The plaintiff worked for the defendant, the City of Yonkers, in the Department of Public Works (hereinafter the DPW). In March 2020, the plaintiff, who held the title of custodial worker and was last assigned to work in sanitation prior to being placed on an authorized leave of absence without pay, requested a reasonable accommodation, namely, to be reassigned to a position as a custodian in one of the City's senior citizens centers due to his disability of psoriatic arthritis. On January 21, 2021, the City informed the plaintiff that it was currently unable to provide the requested accommodation, as the request would require the plaintiff to be permanently excused from performing the essential functions of his position.
The plaintiff commenced this action to recover damages for employment discrimination, alleging that the City discriminated against him based on his disability by failing to provide him with the reasonable accommodation he requested in violation of the New York State Human Rights Law (NYSHRL) (Executive Law § 296). The City moved for summary judgment dismissing the complaint. In an order dated October 2, 2023, the Supreme Court granted the motion. The plaintiff appeals.

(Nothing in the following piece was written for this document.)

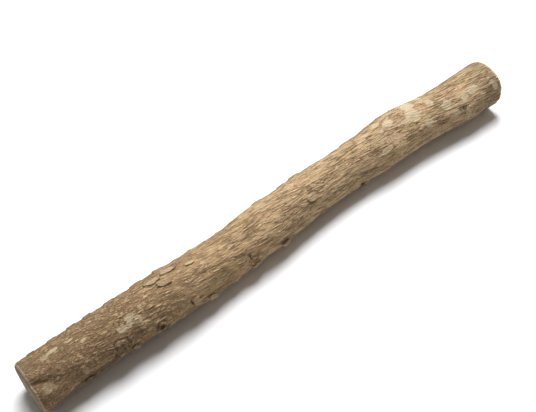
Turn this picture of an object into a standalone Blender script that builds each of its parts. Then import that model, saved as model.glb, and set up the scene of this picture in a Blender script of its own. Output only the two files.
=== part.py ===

NYSHRL prohibits discrimination in employment based on, among other grounds, disability (see Executive Law § 296[a]; Jacobsen v New York City Health & Hosps. Corp., 22 NY3d 824, 833-834; Alvarez v New York City Tr. Auth., 230 AD3d 541, 542). Under NYSHRL, "if a reasonable accommodation would permit the employee to perform the essential functions of the employee's position, the employee has a 'disability' within the meaning of the statute, and the employer cannot disadvantage the employee based on that disability" (Jacobsen v New York City Health & Hosps. Corp., 22 NY3d at 834; Alvarez v New York City Tr. Auth., 230 AD3d at 542 [*2][internal quotation marks omitted]). Reasonable accommodations include "reassignment to an available position" (9 NYCRR 466.11[a][2]). An employer normally cannot obtain summary judgment on an employment discrimination claim based on disability pursuant to NYSHRL "unless the record demonstrates that there is no triable issue of fact as to whether the employer duly considered the requested accommodation," and the employer cannot present such a record "if the employer has not engaged in interactions with the employee revealing at least some deliberation upon the viability of the employee's request" (Jacobsen v New York City Health & Hosps. Corp., 22 NY3d at 837; Cohen v State of New York, 129 AD3d 897, 899 [internal quotation marks omitted]). Consequently, contrary to the City's contention, to prevail on a summary judgment motion with respect to a claim pursuant to NYSHRL, the employer must show that it engaged in a good-faith interactive process that assessed the needs of the disabled individual and the reasonableness of the accommodation requested (see Jacobsen v New York City Health & Hosps. Corp., 22 NY3d at 837). "[An] employer has a duty to move forward to consider accommodation once the need for accommodation is known or requested" (9 NYCRR 466.11[j][4]).
Here, the City failed to establish, prima facie, that it engaged in a good-faith interactive process that assessed the needs of the plaintiff and the reasonableness of his requested accommodation (see Jacobsen v New York City Health & Hosps. Corp., 22 NY3d at 837-838). Specifically, the City relied on, inter alia, the deposition testimony and affidavit of the DPW's Commissioner, who denied the plaintiff's request for an accommodation. There is no evidence in the record that the Commissioner was aware of the plaintiff's condition when he made his determination or that the Commissioner considered the accommodation that the plaintiff was requesting to be reassigned to the position of a custodian at one of the City's senior citizens centers. The Commissioner testified that he had no memory of meeting with the plaintiff to discuss his request for an accommodation. The Commissioner also testified that he did not know that the plaintiff's request for an accommodation concerned psoriatic arthritis, did not know the limitations typically associated with that condition, and did not know the limitations that the condition allegedly caused the plaintiff to suffer. The Commissioner further testified that he did not speak with the plaintiff's physician and did not recall reviewing any of the information that the physician provided to the City.
Accordingly, the City's motion for summary judgment dismissing the complaint should have been denied without regard to the sufficiency of the plaintiff's opposition papers (see Winegrad v New York Univ. Med. Ctr., 64 NY2d 851, 853).
IANNACCI, J.P., CHRISTOPHER, WAN and LOVE, JJ., concur.